Menurutnya efektifitas penggunaan metode tersebut telah terbukti di banyak negara. Pengulangan pembelajaran dengan dua bahasa yang berbeda yang dilakukan akan memperkuat anak semakin mengerti. “Anak-anak memang fitrahnya belajar lewat pengulangan-pengulangan atau repetisi. Pengulangan akan memperkuat apa yang telah dipelajari sebelumnya, dan akan membuat siswa juga menguasai bahasa keduanya secara lebih sempurna,” ujarnya kembali.
Menurut Yermias Umbu Hiwa Wunu, yang telah melakukan praktik mengajar bergantian dengan ibu Ina di SD Kadahang cara ini dia saksikan lebih cepat membuat anak mengerti pelajaran lebih cepat. “Karena menggunakan bahasa daerah, mereka menjadi mudah lebih paham ketika kami ajar mengenai persegi panjang. Nalar mereka juga cepat menangkap. Saat sesi kedua dengan materi yang sama tapi menggunakan bahasa Indonesia, pengetahuan mereka juga semakin dikuatkan,” ujarnya.
Menurut Johnny, hal yang tak kalah penting diperhatikan agar siswa cepat menangkap pembelajaran dan menguasai bahasa baru adalah siswa benar-benar terlibat dalam pembelajaran.
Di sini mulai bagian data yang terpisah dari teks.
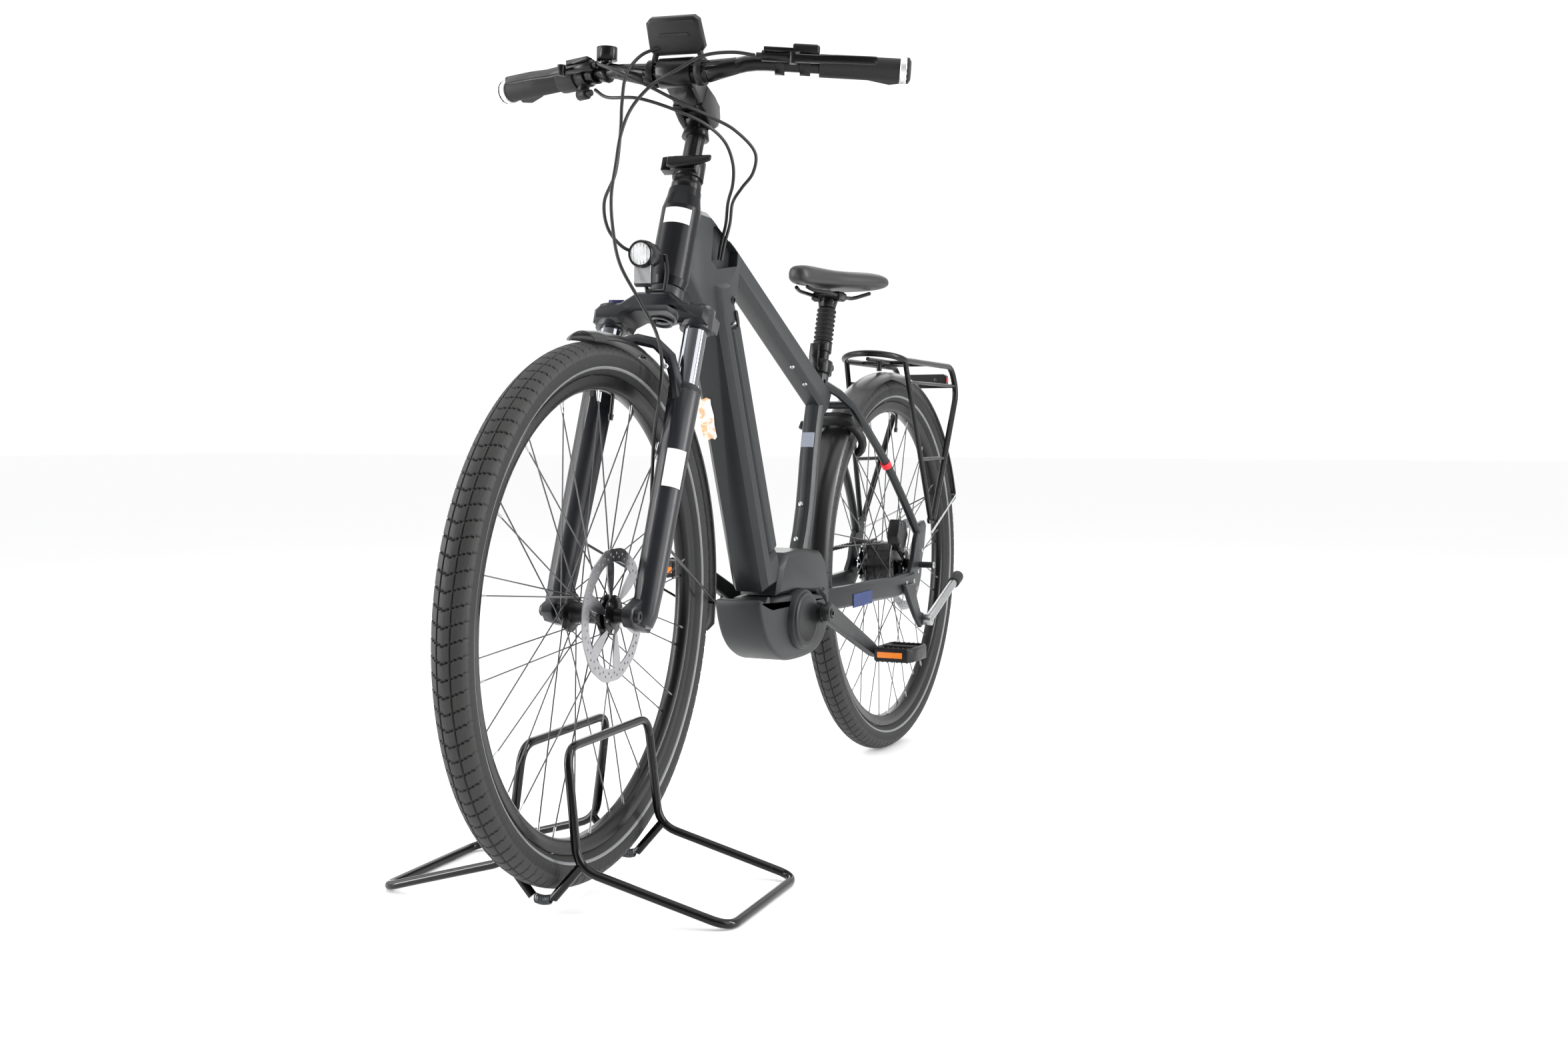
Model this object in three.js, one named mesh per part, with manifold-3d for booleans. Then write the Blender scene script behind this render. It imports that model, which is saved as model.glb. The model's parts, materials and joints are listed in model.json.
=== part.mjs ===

“Pembelajarannya harus bersifat aktif dan kontekstual. Transisi bahasa dari bahasa daerah ke bahasa Indonesia akan sulit dilakukan dengan cepat kalau guru hanya menggunakan metode ceramah dalam mengajar. Anak-anak dengan cara demikian akan pasif dan tidak bisa mengeluarkan semua potensinya, baik potensi pengetahuan maupun kebahasaannya. Kalau mereka gunakan metode siswa berkelompok, melakukan presentasi, melakukan percobaan dan menemukan sendiri berbagai pengetahuan, mereka akan cepat menangkap pelajaran dan juga cepat menguasai bahasa baru,” ujarnya.
Para peserta workshop yang terdiri para guru, kepala sekolah, komite dan para fasda pada akhirnya menyepakati bahwa tiga sekolah yaitu SD Kadahang, SD Wunga dan SD Kapunduk yang menjadi rintisan program akan melakukan metode tersebut mencoba menerapkannya selama satu bulan untuk diuji lebih jauh tingkat efektifitasnya.